# kyosho has a mini!!



## RCMits (Jan 1, 1970)

it looks like a mini/micro 1/18th scale buggy. ohmigosh!
darnit i lost the pic. its got a cute heatsink on the rear, and piece
of fuel tubing sticking out the side. its 4wd, and possibly has 
a 2-speed. runs on 6aa's or can be stocked with 8 1100's.

now where was that picture!!

gawrsh.. everyones getting in on the action now.

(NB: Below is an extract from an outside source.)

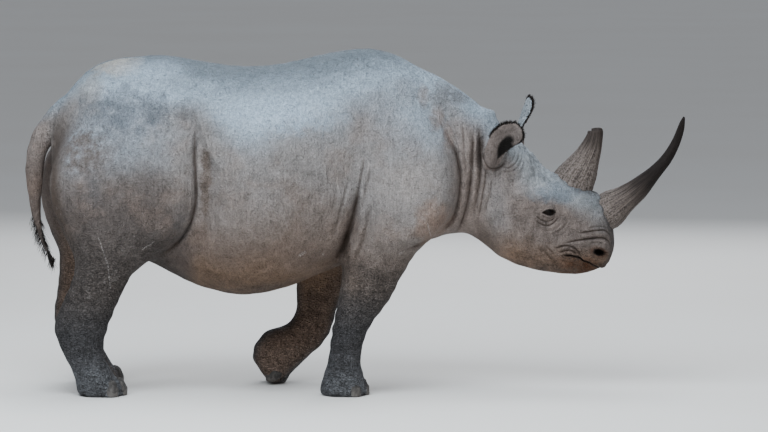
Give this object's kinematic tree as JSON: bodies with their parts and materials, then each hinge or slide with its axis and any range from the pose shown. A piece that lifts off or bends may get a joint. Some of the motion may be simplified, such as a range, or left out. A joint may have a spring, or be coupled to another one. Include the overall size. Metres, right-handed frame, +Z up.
{
  "type": "black rhinoceros, life-size still model",
  "caption": "Walking black rhinoceros with its head held low: barrel trunk, long curved front horn, shorter rear horn, cupped ears, one forefoot lifting onto its toes.",
  "frame": {"origin": "on the floor, under the middle of the bounding box", "axes": "+X towards the nose, +Y to the animal's left, +Z up"},
  "size_m": [3.0462, 0.85, 1.5765],
  "materials": {
    "hide": "thick grey hide, finely wrinkled and cracked, matt, dusty on top and brown-grey below",
    "leg_hide": "darker grey leg hide, fine cross wrinkles, matt",
    "horn": "dark brown-grey fibrous horn, rough at the base and worn smoother towards the tip",
    "nail": "dark worn toenail",
    "eye": "wet, dark brown"
  },
  "bodies": {
    "root": {"head": "hide", "neck": "hide", "trunk": "hide", "tail": "hide", "ear_right": "hide", "ear_left": "hide", "foreleg_right_upper": "hide", "foreleg_right_lower": "leg_hide", "foreleg_right_foot": "leg_hide", "foreleg_right_nail_middle": "nail", "foreleg_right_nail_inner": "nail", "foreleg_right_nail_outer": "nail", "foreleg_left_upper": "hide", "foreleg_left_lower": "leg_hide", "foreleg_left_foot": "leg_hide", "foreleg_left_nail_middle": "nail", "foreleg_left_nail_inner": "nail", "foreleg_left_nail_outer": "nail", "hindleg_right_upper": "hide", "hindleg_right_lower": "leg_hide", "hindleg_right_foot": "leg_hide", "hindleg_right_nail_middle": "nail", "hindleg_right_nail_inner": "nail", "hindleg_right_nail_outer": "nail", "hindleg_left_upper": "hide", "hindleg_left_lower": "leg_hide", "hindleg_left_foot": "leg_hide", "hindleg_left_nail_middle": "nail", "hindleg_left_nail_inner": "nail", "hindleg_left_nail_outer": "nail", "horn_front": "horn", "horn_rear": "horn", "eye_right": "eye", "eye_left": "eye"}
  },
  "joints": []
}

i don't know what is cuter.. this cat or that buggy!


----------



## eviltone (Jul 17, 2003)

this??

http://forums.radiocontrolzone.com/showthread.php?t=185175

-Tone


----------



## RCMits (Jan 1, 1970)

eviltone said:


> this??
> 
> http://forums.radiocontrolzone.com/showthread.php?t=185175
> 
> -Tone


 THANKS!!

picture courtesy of Car Action.


----------



## BudBartos (Jan 1, 1970)

Looks nice,BUT !!! There are getting to be toooo many little trucks out there or coming. Just think of the poor hobby shops that have to stock stuff. We will be doing parts for some selected trucks such as the Mini T and Associated RC18T will have to look at the others as they come.


----------



## Micro_Racer (Mar 27, 2002)

Is looks a little biger than the Mini-T and RC18T..All ready the Truggy question is comming up...could you put a truck body on, and race with the Mini-T or RC18T...I think is has a bigger wheelbase.....

It is a 1/16th scale 4WD buggy


----------